# wood (fascia/soffit) immediately next to chimney wall is rot out



## hiba (May 3, 2017)

I noticed the fascia/soffit immediately next to chimney wall is rot out.
Please see the picture here: 









I have two questions hope you can help:

1) I am going to hire a guy from angie's list. who should I call to fix the wood rot:  roof guy, gutter guy, chimney guy, or other?

2) should I redesign the chimney counter flashing: either direct the water toward downslope, or extended the flashing over so that water will not drip on the fascia/soffit? Thank you very much!


----------



## sportbikerider78 (May 3, 2017)

Can't see pics.  Drag and drop them in.


----------



## hiba (May 3, 2017)

sportbikerider78 said:


> Can't see pics.  Drag and drop them in.


Hi sportbikerider78, 

I fixed the picture. Sorry about that


----------



## bcrtops (May 3, 2017)

Flashed wrong -- roofers still haven't figured out that water runs downhill.

Get an "old-timey" carpenter that truly understands construction, & knows how to fix youngsters mistakes!

Yes, water should be to the downslope, not over the edge like that (creating your problem).


----------



## begreen (May 3, 2017)

paging @Hogwildz for some flashy advice.


----------



## bholler (May 3, 2017)

Honestly the flashing doesn't look to bad at all and it looks fairly new.  The flashing may have been fixed due to water issues but the rot wasn't.  It does look like you could use a diverter though I see evidence of water running down the face of the chimney.  It should be diverted back onto the roof to avoid that.

It is hard to say from that pic though there could be a flashing problem.

And bc there are plenty of younger guys who know what they are doing and plenty of old guys who are hacks.


----------



## hiba (May 3, 2017)

bcrtops said:


> Get an "old-timey" carpenter.



Thank you for replying!
how do I find "old-timey" carpenter? angie's list is a good start?

Many thanks


----------



## hiba (May 3, 2017)

begreen said:


> paging @Hogwildz for some flashy advice.


Sure, thank you for your advice


----------



## hiba (May 3, 2017)

bholler said:


> Honestly the flashing doesn't look to bad at all and it looks fairly new.  The flashing may have been fixed due to water issues but the rot wasn't.  It does look like you could use a diverter though I see evidence of water running down the face of the chimney.  It should be diverted back onto the roof to avoid that.
> 
> It is hard to say from that pic though there could be a flashing problem.
> 
> And bc there are plenty of younger guys who know what they are doing and plenty of old guys who are hacks.



Hi @bholler, 

Thank you very much for your reply. 

I wish I took a better picture when I am up there. basically the water run into two directio
1) down slope to north side
2) to east side (where the rot happening)
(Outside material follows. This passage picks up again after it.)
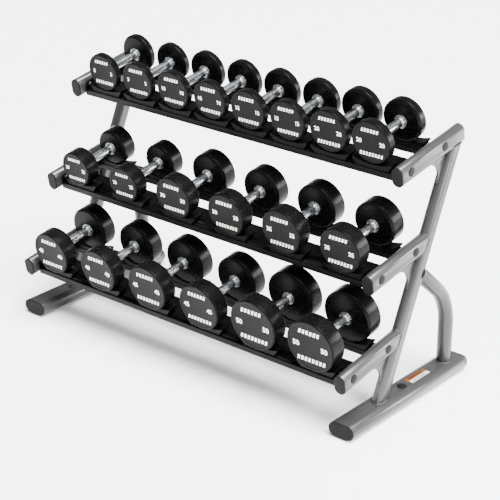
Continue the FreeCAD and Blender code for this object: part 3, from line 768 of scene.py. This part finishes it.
for weights in ROWS.values():
    for weight in weights:
        heads, handle, marks = dumbbell_meshes(weight, DUMBBELLS[weight, "a"])
        for twin in "ab":
            spot = DUMBBELLS[weight, twin]
            body = "dumbbell_%s_%s" % (weight, twin)
            parts = (("heads", heads, URETHANE), ("handle", handle, CHROME), ("marks", marks, INK))
            for stem, mesh, finish in parts:
                piece = place_copy(mesh, spot, "%s_%s_%s" % (stem, weight, twin))
                settle(piece, body, [body] if stem == "heads" else [], finish)
print("dumbbells placed:", len(DUMBBELLS))

# %% [markdown]
# ## Saddles
#
# Every dumbbell lies in two moulded saddles: blocks with a shallow trough on top, a flat foot on
# the rail and ends that lean out to thin tips.  One tree bends a plain block into that shape
# and repeats it along the rail.  The trough is part of a circle through both tips.

# %% The saddle tree


def saddle_tree():
    tree, given = new_tree("saddle_row", {
        "Count": "Int", "Pitch": "Float", "Width": "Float", "Depth": "Float",
        "Rise": "Float", "Thickness": "Float", "Foot": "Float", "Tip": "Float",
    })
    block = node(tree, "GeometryNodeMeshCube", {
        "Size": (1.0, 1.0, 1.0), "Vertices X": 39, "Vertices Y": 2, "Vertices Z": 2,
    })
    position = node(tree, "GeometryNodeInputPosition")
    spot = node(tree, "ShaderNodeSeparateXYZ", {"Vector": position}).outputs
    across = node(tree, MATH, {0: spot["X"], 1: given["Width"]}, operation="MULTIPLY")
    half = node(tree, MATH, {0: given["Width"], 1: 0.5}, operation="MULTIPLY")

    # the trough: a circle through both tips and the lowest point
    half_squared = node(tree, MATH, {0: half, 1: half}, operation="MULTIPLY")
    squares = node(tree, MATH, {
        0: given["Rise"], 1: given["Rise"], 2: half_squared,
    }, operation="MULTIPLY_ADD")
    twice_rise = node(tree, MATH, {0: given["Rise"], 1: 2.0}, operation="MULTIPLY")
    radius = node(tree, MATH, {0: squares, 1: twice_rise}, operation="DIVIDE")
    radius_squared = node(tree, MATH, {0: radius, 1: radius}, operation="MULTIPLY")
    across_squared = node(tree, MATH, {0: across, 1: across}, operation="MULTIPLY")
    inside = node(tree, MATH, {0: radius_squared, 1: across_squared}, operation="SUBTRACT")
    reach = node(tree, MATH, {0: inside}, operation="SQRT")
    trough = node(tree, MATH, {0: radius, 1: reach}, operation="SUBTRACT")

    # the underside: flat over the foot, then a straight lean up to the tip
    out = node(tree, MATH, {0: across}, operation="ABSOLUTE")
    half_foot = node(tree, MATH, {0: given["Foot"], 1: 0.5}, operation="MULTIPLY")
    past_foot = node(tree, MATH, {0: out, 1: half_foot}, operation="SUBTRACT")
    beyond = node(tree, MATH, {0: past_foot, 1: 0.0}, operation="MAXIMUM")
    height = node(tree, MATH, {0: given["Rise"], 1: given["Thickness"]}, operation="ADD")
    lean_height = node(tree, MATH, {0: height, 1: given["Tip"]}, operation="SUBTRACT")
    lean_width = node(tree, MATH, {0: half, 1: half_foot}, operation="SUBTRACT")
    slope = node(tree, MATH, {0: lean_height, 1: lean_width}, operation="DIVIDE")
    lifted = node(tree, MATH, {0: beyond, 1: slope}, operation="MULTIPLY")
    under = node(tree, MATH, {0: lifted, 1: given["Thickness"]}, operation="SUBTRACT")

    upper = node(tree, "FunctionNodeCompare", {"A": spot["Z"], "B": 0.0}, operation="GREATER_THAN")
    level = node(tree, "GeometryNodeSwitch", {
        "Switch": upper, "False": under, "True": trough,
    }, input_type="FLOAT")
    deep = node(tree, MATH, {0: spot["Y"], 1: given["Depth"]}, operation="MULTIPLY")
    place = node(tree, "ShaderNodeCombineXYZ", {"X": across, "Y": deep, "Z": level})
    saddle = node(tree, "GeometryNodeSetPosition", {"Geometry": block, "Position": place})
    gap = node(tree, "ShaderNodeCombineXYZ", {"X": given["Pitch"]})
    line = node(tree, "GeometryNodeMeshLine", {"Count": given["Count"], "Offset": gap})
    row = node(tree, "GeometryNodeInstanceOnPoints", {"Points": line, "Instance": saddle})
    end_tree(tree, given, row)
    return tree


SADDLE = saddle_tree()
print("saddle tree nodes:", len(SADDLE.nodes))

# %% Grow the six rows of saddles
HEAD_CLEARANCE = 0.3 * MM
SADDLE_FOOT = 120 * MM
SADDLE_TIP = 6 * MM
for tier, weights in ROWS.items():
    seats = [DUMBBELLS[weight, twin] for weight in weights for twin in "ab"]
    pitch = seats[1]["x"] - seats[0]["x"]
    floor = seats[0]["z"] - seats[0]["radius"] - HEAD_CLEARANCE
    for end in ("front", "rear"):
        cad_node = "%s_%s_saddles" % (tier, end)
        spots = sloped(points_of(cad_node))
        low, high = spots.min(0), spots.max(0)
        width = high[0] - low[0] - pitch * (len(seats) - 1)
        mesh = grow(SADDLE, cad_node + "_row", {
            "Count": len(seats), "Pitch": pitch, "Width": width,
            "Depth": high[1] - low[1], "Rise": high[2] - floor, "Thickness": floor - low[2],
            "Foot": SADDLE_FOOT, "Tip": SADDLE_TIP,
        }, SADDLE_PLASTIC)
        mesh.transform(SLOPE @ Matrix.Translation((seats[0]["x"], (low[1] + high[1]) / 2, floor)))
        turn_outward(mesh)
        row = new_piece(cad_node + "_row", mesh)
        soften(row, 1.2, 30.0)
        settle(row, "rack", [cad_node], SADDLE_PLASTIC)
    print("saddles under the", tier, "row:", 2 * len(seats))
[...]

How can I divert the water. 
I read this site （http://www.jwkhomeinspections.com/kick-out-flashing-san-antonio-home-inspections.html), and it contains this picture:
http://www.jwkhomeinspections.com/system/files/userfiles/Kickout.jpg
is this what you envisioning of diverting the water?

Many thanks


----------



## bcrtops (May 3, 2017)

Not a "kick-out" you need as that not a fascia with gutter.  (Its a verge rafter (like fascia rafter, if you please))
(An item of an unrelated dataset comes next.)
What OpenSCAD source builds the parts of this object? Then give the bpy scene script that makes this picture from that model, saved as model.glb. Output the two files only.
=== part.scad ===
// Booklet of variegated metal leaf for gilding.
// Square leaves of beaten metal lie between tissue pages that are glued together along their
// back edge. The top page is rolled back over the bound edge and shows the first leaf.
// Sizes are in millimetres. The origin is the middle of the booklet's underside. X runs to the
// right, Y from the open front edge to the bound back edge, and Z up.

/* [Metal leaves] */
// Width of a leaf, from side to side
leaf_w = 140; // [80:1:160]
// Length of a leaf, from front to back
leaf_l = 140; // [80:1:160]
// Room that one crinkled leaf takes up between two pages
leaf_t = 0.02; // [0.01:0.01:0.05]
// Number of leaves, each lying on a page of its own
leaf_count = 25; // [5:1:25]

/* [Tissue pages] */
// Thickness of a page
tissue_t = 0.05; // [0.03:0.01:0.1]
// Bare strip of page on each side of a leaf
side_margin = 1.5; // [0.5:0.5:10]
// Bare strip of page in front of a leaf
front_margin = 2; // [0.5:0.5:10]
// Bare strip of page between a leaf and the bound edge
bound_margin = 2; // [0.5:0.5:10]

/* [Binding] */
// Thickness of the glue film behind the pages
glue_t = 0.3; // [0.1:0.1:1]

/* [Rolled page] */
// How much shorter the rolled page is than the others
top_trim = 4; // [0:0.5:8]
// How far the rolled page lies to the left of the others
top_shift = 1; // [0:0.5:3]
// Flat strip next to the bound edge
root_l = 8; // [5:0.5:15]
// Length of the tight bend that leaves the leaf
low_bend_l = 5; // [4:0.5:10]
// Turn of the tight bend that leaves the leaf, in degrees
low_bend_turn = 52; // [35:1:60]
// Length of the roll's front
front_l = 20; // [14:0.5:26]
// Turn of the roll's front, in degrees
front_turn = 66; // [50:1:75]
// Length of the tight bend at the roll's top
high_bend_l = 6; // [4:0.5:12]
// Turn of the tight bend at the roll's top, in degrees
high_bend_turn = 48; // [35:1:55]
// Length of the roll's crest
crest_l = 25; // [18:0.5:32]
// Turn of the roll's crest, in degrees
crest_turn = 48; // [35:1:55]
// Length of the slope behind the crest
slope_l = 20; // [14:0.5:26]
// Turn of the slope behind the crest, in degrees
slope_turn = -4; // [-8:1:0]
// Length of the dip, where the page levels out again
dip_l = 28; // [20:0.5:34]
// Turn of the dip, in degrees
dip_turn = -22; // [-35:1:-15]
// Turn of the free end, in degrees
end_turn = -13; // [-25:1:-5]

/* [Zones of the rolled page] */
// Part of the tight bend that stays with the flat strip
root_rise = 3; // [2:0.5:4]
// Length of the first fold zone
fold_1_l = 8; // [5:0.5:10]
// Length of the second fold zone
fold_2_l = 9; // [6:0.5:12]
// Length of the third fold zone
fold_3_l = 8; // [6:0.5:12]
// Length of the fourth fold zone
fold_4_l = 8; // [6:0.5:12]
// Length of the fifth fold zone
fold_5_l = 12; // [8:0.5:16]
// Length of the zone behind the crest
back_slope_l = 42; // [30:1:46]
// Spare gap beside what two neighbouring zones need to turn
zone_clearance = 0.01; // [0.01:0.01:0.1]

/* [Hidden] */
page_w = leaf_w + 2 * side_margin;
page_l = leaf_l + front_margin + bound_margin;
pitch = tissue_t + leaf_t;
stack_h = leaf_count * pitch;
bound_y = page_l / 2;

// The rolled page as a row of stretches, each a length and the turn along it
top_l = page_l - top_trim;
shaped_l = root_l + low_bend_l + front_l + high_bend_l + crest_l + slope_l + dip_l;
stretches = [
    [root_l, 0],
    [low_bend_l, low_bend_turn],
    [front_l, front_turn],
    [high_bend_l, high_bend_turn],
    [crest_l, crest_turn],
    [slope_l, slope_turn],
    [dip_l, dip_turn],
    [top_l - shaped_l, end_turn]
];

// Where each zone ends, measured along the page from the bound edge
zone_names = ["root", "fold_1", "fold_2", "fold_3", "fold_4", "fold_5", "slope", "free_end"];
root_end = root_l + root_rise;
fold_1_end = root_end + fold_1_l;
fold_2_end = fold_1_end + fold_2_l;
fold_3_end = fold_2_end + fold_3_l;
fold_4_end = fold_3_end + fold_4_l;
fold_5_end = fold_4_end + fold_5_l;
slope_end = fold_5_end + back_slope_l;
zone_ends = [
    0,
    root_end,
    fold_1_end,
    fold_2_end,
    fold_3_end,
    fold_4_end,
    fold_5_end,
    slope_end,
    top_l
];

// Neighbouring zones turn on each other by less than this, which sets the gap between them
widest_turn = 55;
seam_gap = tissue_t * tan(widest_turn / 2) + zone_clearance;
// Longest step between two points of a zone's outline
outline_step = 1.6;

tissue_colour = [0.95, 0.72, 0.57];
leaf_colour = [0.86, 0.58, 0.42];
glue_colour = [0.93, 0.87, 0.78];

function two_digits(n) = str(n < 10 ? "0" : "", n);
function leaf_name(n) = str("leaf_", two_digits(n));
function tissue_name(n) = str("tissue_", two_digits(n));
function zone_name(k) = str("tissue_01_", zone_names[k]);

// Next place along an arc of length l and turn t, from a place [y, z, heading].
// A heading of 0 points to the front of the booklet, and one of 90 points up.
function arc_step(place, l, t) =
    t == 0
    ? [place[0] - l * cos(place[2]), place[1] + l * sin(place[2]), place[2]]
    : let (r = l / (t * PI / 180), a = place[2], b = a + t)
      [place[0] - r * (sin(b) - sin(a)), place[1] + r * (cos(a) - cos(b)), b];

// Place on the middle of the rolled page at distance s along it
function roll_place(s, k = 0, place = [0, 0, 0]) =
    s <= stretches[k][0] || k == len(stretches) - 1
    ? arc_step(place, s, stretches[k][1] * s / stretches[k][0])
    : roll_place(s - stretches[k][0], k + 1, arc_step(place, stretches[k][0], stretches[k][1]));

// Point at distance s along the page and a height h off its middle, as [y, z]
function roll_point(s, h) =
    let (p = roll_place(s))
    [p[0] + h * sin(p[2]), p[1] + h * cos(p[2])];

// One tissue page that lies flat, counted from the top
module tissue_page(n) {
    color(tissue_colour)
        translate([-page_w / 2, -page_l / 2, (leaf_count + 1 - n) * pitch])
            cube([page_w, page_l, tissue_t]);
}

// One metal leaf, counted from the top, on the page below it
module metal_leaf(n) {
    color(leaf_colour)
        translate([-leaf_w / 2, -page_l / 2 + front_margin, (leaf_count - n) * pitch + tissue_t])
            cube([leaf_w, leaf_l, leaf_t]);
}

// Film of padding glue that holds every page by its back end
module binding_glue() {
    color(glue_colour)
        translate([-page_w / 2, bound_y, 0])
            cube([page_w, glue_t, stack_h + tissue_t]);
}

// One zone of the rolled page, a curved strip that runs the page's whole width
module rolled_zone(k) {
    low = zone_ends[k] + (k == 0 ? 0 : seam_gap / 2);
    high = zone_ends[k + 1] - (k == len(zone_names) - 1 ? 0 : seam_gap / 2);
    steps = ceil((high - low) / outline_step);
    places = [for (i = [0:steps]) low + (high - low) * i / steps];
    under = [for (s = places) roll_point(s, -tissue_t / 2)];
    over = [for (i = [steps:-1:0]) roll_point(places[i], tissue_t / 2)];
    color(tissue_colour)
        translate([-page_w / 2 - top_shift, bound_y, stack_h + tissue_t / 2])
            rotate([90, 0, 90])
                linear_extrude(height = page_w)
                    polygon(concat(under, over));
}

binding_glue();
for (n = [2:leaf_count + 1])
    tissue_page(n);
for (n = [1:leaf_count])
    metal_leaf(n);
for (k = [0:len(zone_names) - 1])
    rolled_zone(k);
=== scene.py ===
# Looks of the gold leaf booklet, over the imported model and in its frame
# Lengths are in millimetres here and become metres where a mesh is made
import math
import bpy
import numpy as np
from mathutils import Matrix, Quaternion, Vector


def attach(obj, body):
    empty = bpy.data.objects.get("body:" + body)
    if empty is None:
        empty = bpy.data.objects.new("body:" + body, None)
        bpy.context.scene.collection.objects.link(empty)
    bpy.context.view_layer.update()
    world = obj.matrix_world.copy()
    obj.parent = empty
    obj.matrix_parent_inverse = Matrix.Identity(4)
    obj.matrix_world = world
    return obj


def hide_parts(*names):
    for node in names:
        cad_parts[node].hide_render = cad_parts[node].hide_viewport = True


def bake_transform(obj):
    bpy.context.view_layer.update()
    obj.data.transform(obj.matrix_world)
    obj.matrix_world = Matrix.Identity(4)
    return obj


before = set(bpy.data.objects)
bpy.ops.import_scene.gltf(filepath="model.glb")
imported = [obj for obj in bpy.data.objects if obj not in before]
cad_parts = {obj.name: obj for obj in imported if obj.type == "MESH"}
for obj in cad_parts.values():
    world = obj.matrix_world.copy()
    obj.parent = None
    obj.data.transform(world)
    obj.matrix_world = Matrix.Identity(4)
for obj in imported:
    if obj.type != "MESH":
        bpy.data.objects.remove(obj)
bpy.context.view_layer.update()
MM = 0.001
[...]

What you need, is the flashing to be angled, so as to have all the water flow back onto & down the roof (& dressed/folded nicely so it looks good from the ground).  A half of a saddle-back.  Proper term being 1/2 of a cricket (which you almost never see these days, as current builders, just don't know how to do thinks right -- or don't care, or get paid by the sq.ft., so the sooner they are done the sooner they get paid!).


----------



## Sodbuster (May 3, 2017)

Yes, just a raised piece of metal, (like a drip edge) that tucks under the shingles at an angle that allows the water to run out and around your chimney, not right into the edge. Hope this makes sense.


----------



## Destructor (May 4, 2017)

How old is your house? Two potential problems regardless of flashing. The wood used on newer homes doesn’t last the way it did on old homes, the end grains abutting the chimney exposes it to moisture and it just isn’t going to dry out quickly. If the flashing is leaking than that makes matters worse. Also any insulation adjacent to the chimney should be removed, it’s just going to absorb moisture.


----------



## hiba (May 4, 2017)

Destructor said:


> How old is your house? Two potential problems regardless of flashing. The wood used on newer homes doesn’t last the way it did on old homes, the end grains abutting the chimney exposes it to moisture and it just isn’t going to dry out quickly. If the flashing is leaking than that makes matters worse. Also any insulation adjacent to the chimney should be removed, it’s just going to absorb moisture.


Hi Destructor, 

Thank you very much for your reply. the house is 20 years old, I plan to change the roof this year or next. With that wood rot, I might consider change roof sooner. One thing I'd like to clarify about "any insulation adjacent to the chimney", what kind of insulation could exist between the fascia/soffit and chimney wall?

Once again, Many thanks


----------



## hiba (May 4, 2017)

Sodbuster said:


> Yes, just a raised piece of metal, (like a drip edge) that tucks under the shingles at an angle that allows the water to run out and around your chimney, not right into the edge. Hope this makes sense.



Hi Sodbuster,

do you mean add raised piece of metal, so that all water will flow in direction of 1, instead of 2?



Many thanks!


----------



## hiba (May 4, 2017)

bcrtops said:


> Not a "kick-out" you need as that not a fascia with gutter.  (Its a verge rafter (like fascia rafter, if you please))
> 
> What you need, is the flashing to be angled, so as to have all the water flow back onto & down the roof (& dressed/folded nicely so it looks good from the ground).  A half of a saddle-back.  Proper term being 1/2 of a cricket (which you almost never see these days, as current builders, just don't know how to do thinks right -- or don't care, or get paid by the sq.ft., so the sooner they are done the sooner they get paid!).



Hi bcrtops,

I am intrigued by "1/2 of a cricket", is it something like this (but only left half)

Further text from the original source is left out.